Para Pineo, os chineses já perceberam as implicações negativas do modelo baseado na compra de matérias-primas da América do Sul e vêm conduzindo reuniões com o alto escalão dos governos regionais para criar novas oportunidades com o subcontinente, que incluem parcerias industriais e de investimentos em infraestrutura. “Eles estão, por exemplo, explorando possibilidades em se juntar à Bolívia na mineração de lítio e também na produção local de baterias de lítio”, afirmou o especialista.

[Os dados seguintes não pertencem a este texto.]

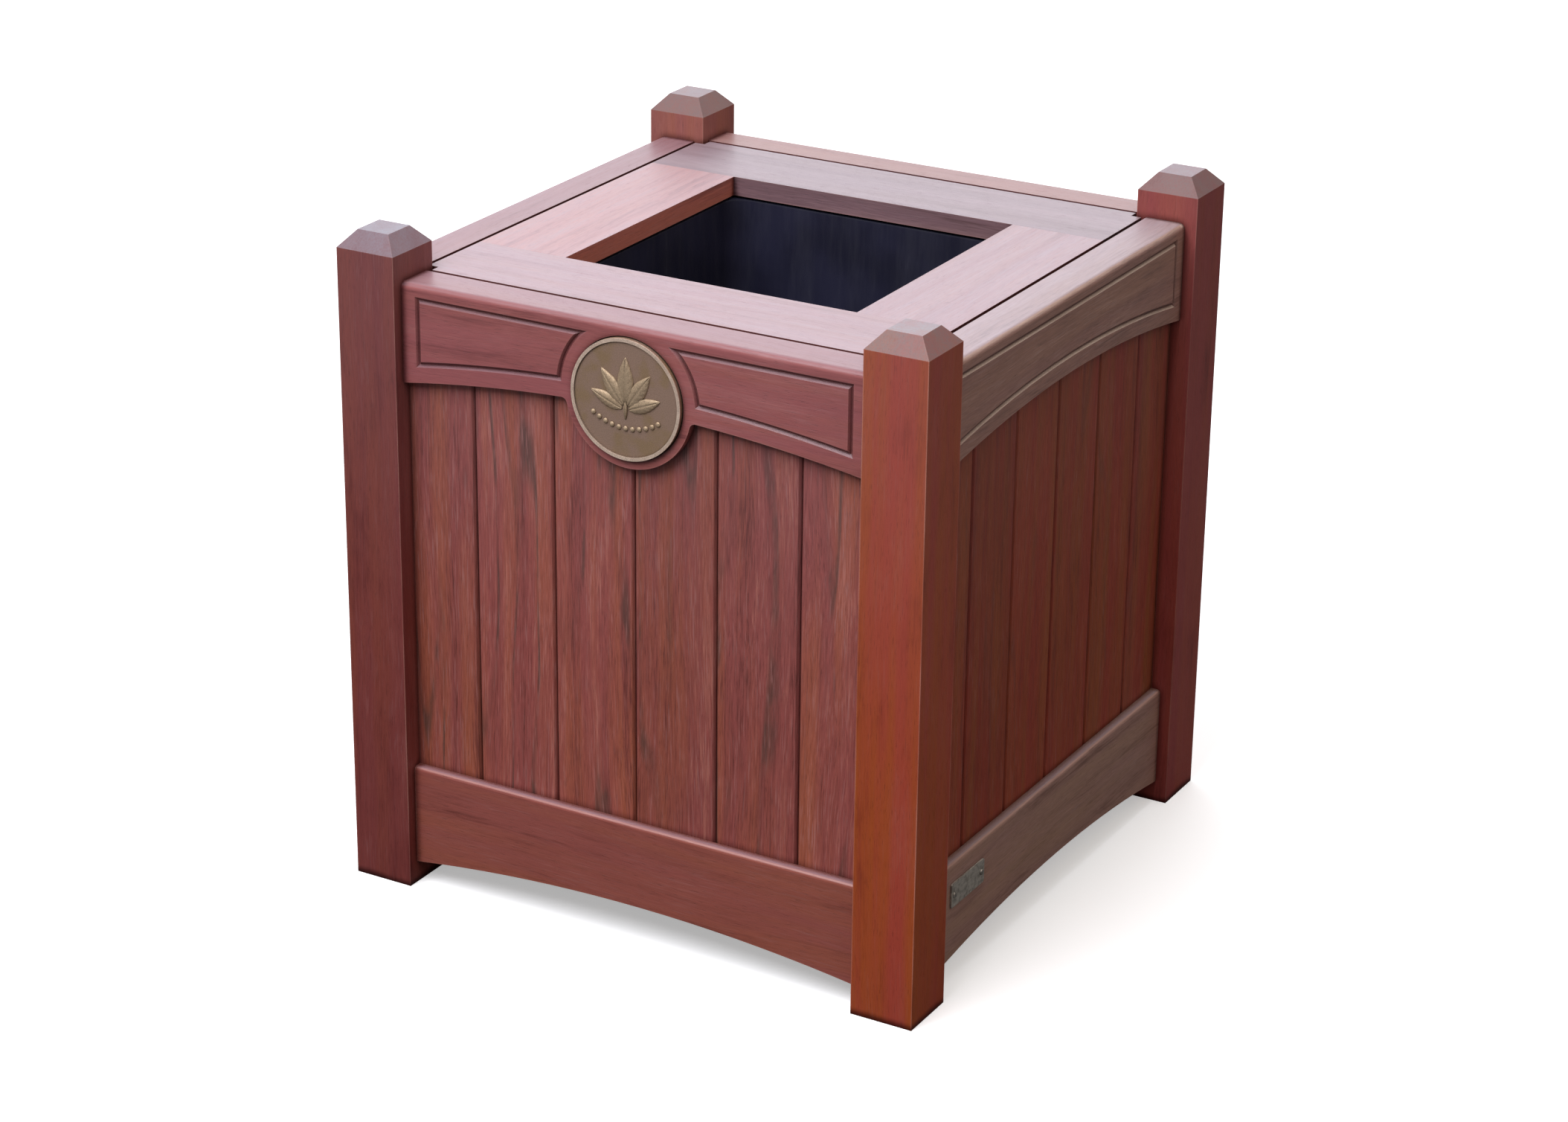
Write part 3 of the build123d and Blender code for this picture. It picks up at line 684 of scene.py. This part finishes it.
STEEL = srgb(190, 182, 150)
BRIGHT_STEEL = srgb(205, 200, 190)
PLATE_STEEL = srgb(202, 198, 188)
STUD_DULL, STUD_BRIGHT = srgb(120, 98, 68), srgb(190, 160, 112)
MEDALLION_DULL, MEDALLION_BRIGHT = srgb(180, 149, 130), srgb(252, 226, 204)
EMBLEM_DULL, EMBLEM_BRIGHT = srgb(168, 141, 116), srgb(206, 180, 148)
COARSE_LINES, FINE_LINES = (900, 900, 900), (2200, 2200, 2200)
PLATE_LINES = (600, 40, 2600)       # drawn out along Y, the length of the plate

OTHER_LOOKS = {
    "medallion_studs": cast_bronze("stud_bronze", STUD_DULL, STUD_BRIGHT),
    "nameplate_screws": brushed_metal("plate_screw_steel", BRIGHT_STEEL, FINE_LINES),
    "ledger_screws": brushed_metal("ledger_screw_steel", STEEL, COARSE_LINES),
    "floor_screws": brushed_metal("floor_screw_steel", STEEL, COARSE_LINES),
    "medallion": cast_bronze("medallion_bronze", MEDALLION_DULL, MEDALLION_BRIGHT, FIELD_DEPTH),
    "nameplate": brushed_metal("plate_metal", PLATE_STEEL, PLATE_LINES, rough=0.42, metallic=0.5),
    "liner": liner_plastic(),
}


def ease_edges(piece, width):
    """Rounds the sharp edges of a CAD piece by modifiers, which leave its own mesh alone."""
    weld = piece.modifiers.new("weld", "WELD")
    weld.merge_threshold = LOOSE_SEAM
    bevel = piece.modifiers.new("ease", "BEVEL")
    bevel.width = width
    bevel.segments = EASE_STEPS
    bevel.limit_method = "ANGLE"
    bevel.angle_limit = SHARP
    bevel.use_clamp_overlap = True
    bevel.harden_normals = False
    smooth = piece.modifiers.new("normals", "WEIGHTED_NORMAL")
    smooth.keep_sharp = False


def dress_nodes():
    for node in sorted(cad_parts):
        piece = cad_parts[node]
        dress(piece, OTHER_LOOKS[node] if node in OTHER_LOOKS else wood(node))
        width = value_for(node, EDGE_WIDTHS)
        if width:
            ease_edges(piece, width)


# ---------------------------------------------------------------- leaf emblem on the medallion

LEAVES = (
    # place of the base (across, up), length, width, turn from upright in degrees, height
    ((0.0, -0.004), 0.044, 0.0170, 0, 0.0028),
    ((-0.002, -0.006), 0.040, 0.0155, 36, 0.0026),
    ((0.002, -0.006), 0.040, 0.0155, -36, 0.0026),
    ((-0.003, -0.009), 0.036, 0.0135, 68, 0.0024),
    ((0.003, -0.009), 0.036, 0.0135, -68, 0.0024),
    ((0.0, -0.001), 0.018, 0.0044, 180, 0.0022),
)
LEAF_SINK = 0.0004          # how far a leaf's back lies in the field
LEAF_STEPS = 26             # rows from base to tip
LEAF_SIDES = 8              # columns on each side of the midrib
BELLY = 0.82                # under 1, a leaf is widest nearer its base
FULLNESS = 0.85             # under 1, its outline is fuller than a sine wave
DOME_ACROSS, DOME_ALONG = 0.6, 0.5
DOME_END = 0.02             # the part of its length at each end where the dome goes no lower
RIB_DEPTH, RIB_WIDTH = 0.30, 0.10
VEIN_DEPTH, VEINS, VEIN_SLANT = 0.12, 7, 1.4
LEAST_RISE = 0.05

BEADS = 11
BEAD_RADIUS = 0.0026
BEAD_BULGE = 0.7            # height over radius
BEAD_SEGMENTS, BEAD_RINGS = 20, 12
BEAD_ARC_RADIUS = 0.062
BEAD_ARC = math.radians(66)
BEAD_DROP = 0.027

SAME_POINT = 0.00001
NO_LENGTH = 0.000005


def leaf_half_width(along, width):
    if not 0 < along < 1:
        return 0.0
    return width / 2 * math.sin(math.pi * along ** BELLY) ** FULLNESS


def leaf_rise(along, across):
    """The height of a leaf as a part of its full height: a dome, less its midrib, with veins."""
    if not (abs(across) < 1 and 0 < along < 1):
        return 0.0
    middle = min(max(along, DOME_END), 1 - DOME_END)
    dome = (1 - across ** 2) ** DOME_ACROSS * math.sin(math.pi * middle) ** DOME_ALONG
    rib = RIB_DEPTH * math.exp(-(across / RIB_WIDTH) ** 2)
    wave = math.cos(2 * math.pi * (along * VEINS - abs(across) * VEIN_SLANT))
    return max(dome - rib + VEIN_DEPTH * wave * abs(across), LEAST_RISE)


def leaf_mesh(length, width, height):
    """A domed leaf along +Z, out along -Y, with a sunken midrib and slanting veins."""
    made = bmesh.new()
    front = []
    for i in range(LEAF_STEPS + 1):
        along = i / LEAF_STEPS
        half = leaf_half_width(along, width)
        sides = [j / LEAF_SIDES for j in range(-LEAF_SIDES, LEAF_SIDES + 1)]
        front.append([made.verts.new((across * half, -leaf_rise(along, across) * height, along * length))
                      for across in sides])
    back = [[made.verts.new((v.co.x, LEAF_SINK, v.co.z)) for v in row] for row in front]
    for grid, flip in ((front, False), (back, True)):
        for first, second in zip(grid, grid[1:]):
            for a, b, c, d in zip(first, first[1:], second[1:], second):
                made.faces.new((d, c, b, a) if flip else (a, b, c, d))
    for side in (0, -1):
        for k in range(LEAF_STEPS):
            quad = (front[k][side], front[k + 1][side], back[k + 1][side], back[k][side])
            made.faces.new(quad if side == 0 else quad[::-1])
    for end in (0, -1):
        for k in range(2 * LEAF_SIDES):
            quad = (front[end][k], front[end][k + 1], back[end][k + 1], back[end][k])
            made.faces.new(quad[::-1] if end == 0 else quad)
    bmesh.ops.remove_doubles(made, verts=made.verts, dist=SAME_POINT)
    bmesh.ops.dissolve_degenerate(made, edges=made.edges, dist=NO_LENGTH)
    bmesh.ops.recalc_face_normals(made, faces=made.faces)
    return made


def bead_mesh():
    """A low round bead that bulges along -Y."""
    made = bmesh.new()
    bmesh.ops.create_uvsphere(made, u_segments=BEAD_SEGMENTS, v_segments=BEAD_RINGS, radius=BEAD_RADIUS)
    for vertex in made.verts:
        vertex.co.y *= BEAD_BULGE
    return made


def moved(made, across, up, turn, back):
    """Turns a little mesh about the view from the front, then puts it in its place."""
    c, s = math.cos(turn), math.sin(turn)
    for vertex in made.verts:
        x, z = vertex.co.x, vertex.co.z
        vertex.co.x = across + c * x - s * z
        vertex.co.z = up + s * x + c * z
        vertex.co.y += back
    return made


def emblem_parts():
    """The leaves and the beads, each a mesh of its own in its place on the medallion's field."""
    low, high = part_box("medallion")
    centre_x, centre_z = (low.x + high.x) / 2, (low.z + high.z) / 2
    field = low.y + FIELD_DEPTH
    parts = []
    for (across, up), length, width, degrees, height in LEAVES:
        leaf = leaf_mesh(length, width, height)
        parts.append(moved(leaf, centre_x + across, centre_z + up, math.radians(degrees), field))
    for i in range(BEADS):
        angle = BEAD_ARC * (i / (BEADS - 1) - 0.5)
        across = BEAD_ARC_RADIUS * math.sin(angle)
        up = BEAD_ARC_RADIUS * (1 - math.cos(angle)) - BEAD_DROP
        parts.append(moved(bead_mesh(), centre_x + across, centre_z + up, 0.0, field))
    return parts


def emblem():
    """A leaf spray over an arc of beads, cast in one with the medallion."""
    whole = bmesh.new()
    for part in emblem_parts():
        spare = bpy.data.meshes.new("spare")
        part.to_mesh(spare)
        part.free()
        whole.from_mesh(spare)
        bpy.data.meshes.remove(spare)
    mesh = bpy.data.meshes.new("medallion_emblem")
    whole.to_mesh(mesh)
    whole.free()
    for face in mesh.polygons:
        face.use_smooth = True
    piece = bpy.data.objects.new("medallion_emblem", mesh)
    bpy.context.scene.collection.objects.link(piece)
    dress(piece, cast_bronze("emblem_bronze", EMBLEM_DULL, EMBLEM_BRIGHT))
    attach(piece, "box")


# ---------------------------------------------------------------- floor, light and camera

FLOOR_COLORS = (srgb(250, 250, 250), srgb(254, 254, 254))


def by_ray(tree, unseen, seen):
    """One shader where the camera looks straight at it, and another for all the light it gives."""
    camera_ray = add(tree, "LightPath").outputs["Is Camera Ray"]
    return add(tree, "MixShader", {0: camera_ray, 1: unseen, 2: seen}).outputs[0]


def floor():
    """A pale floor. It throws little light back, as dark paving would."""
    bpy.ops.mesh.primitive_plane_add(size=FLOOR_SIZE, location=(0, 0, 0))
    plane = bpy.context.object
    plane.name = "floor"
    made, tree, shader = new_material("floor_pale")
    clouds = noise(tree, own_place(tree), FLOOR_CLOUD_DETAIL, scale=FLOOR_CLOUDS_PER_METRE)
    connect(tree, shader, Base_Color=mix(tree, step(tree, clouds, "floor cloud"), *FLOOR_COLORS))
    set_values(shader, {
        "Roughness": FLOOR_ROUGHNESS,
        "Specular IOR Level": FLOOR_SHEEN,
        "Emission Color": WHITE,
        "Emission Strength": FLOOR_GLOW,
    })
    bounce = add(tree, "BsdfDiffuse", {"Color": FLOOR_BOUNCE})
    surface = by_ray(tree, bounce.outputs[0], shader.outputs[0])
    tree.links.new(surface, tree.nodes["Material Output"].inputs["Surface"])
    dress(plane, made)


def direction(azimuth, elevation):
    """The way out from the planter. Azimuth 0 is in front, and 90 on the right."""
    a, e = math.radians(azimuth), math.radians(elevation)
    return Vector((math.sin(a) * math.cos(e), -math.cos(a) * math.cos(e), math.sin(e)))


def stand(name, data, place, out):
    """Puts a lamp or a camera in its place, looking back against the way out."""
    holder = bpy.data.objects.new(name, data)
    holder.location = place
    holder.rotation_mode = "QUATERNION"
    holder.rotation_quaternion = (-out).to_track_quat("-Z", "Y")
    bpy.context.scene.collection.objects.link(holder)
    return holder


def sky():
    """A soft light from all round, and a plain backdrop where the camera looks past the floor."""
    world = bpy.data.worlds.new("studio")
    world.use_nodes = True
    tree = world.node_tree
    light = tree.nodes["Background"]
    set_values(light, {"Color": WORLD_COLOR, "Strength": WORLD_LIGHT})
    backdrop = add(tree, "Background", {"Color": BACKDROP})
    surface = by_ray(tree, light.outputs[0], backdrop.outputs[0])
    tree.links.new(surface, tree.nodes["World Output"].inputs["Surface"])
    bpy.context.scene.world = world


def lights():
    for name, azimuth, elevation, distance, size, power, color in LIGHTS:
        lamp = bpy.data.lights.new(name, "AREA")
        lamp.size = size
        lamp.energy = power
        lamp.color = color
        out = direction(azimuth, elevation)
        stand(name, lamp, TARGET + out * distance, out)


def camera():
    lens = bpy.data.cameras.new("camera")
    lens.lens = CAMERA_LENS
    lens.sensor_width = CAMERA_SENSOR
    lens.shift_x = CAMERA_SHIFT
    out = direction(CAMERA_AZIMUTH, CAMERA_ELEVATION)
    bpy.context.scene.camera = stand("camera", lens, CAMERA_PLACE, out)


dress_nodes()
emblem()
floor()
sky()
lights()
camera()
bpy.context.scene.view_settings.view_transform = "Standard"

Um amplo estudo da London School of Economics sobre a crise nos países emergentes, coordenado pelo pesquisador Álvaro Méndez, sugere que, para uma menor dependência à exportação de commodities o investimento em pesquisa e desenvolvimento e a formulação de planos de longo prazo geoestratégicos para a região, encabeçados por organismos que possam fazer os países dialogarem de maneira mais eficiente.
“A relação entre a América Latina, o Caribe e a China deve ir além do comércio e focar em investimento estrangeiro direto, clusters de manufatura para permitir a especialização tecnológica de valor agregado, além de avanços em educação e turismo”, diz Dussel Peters.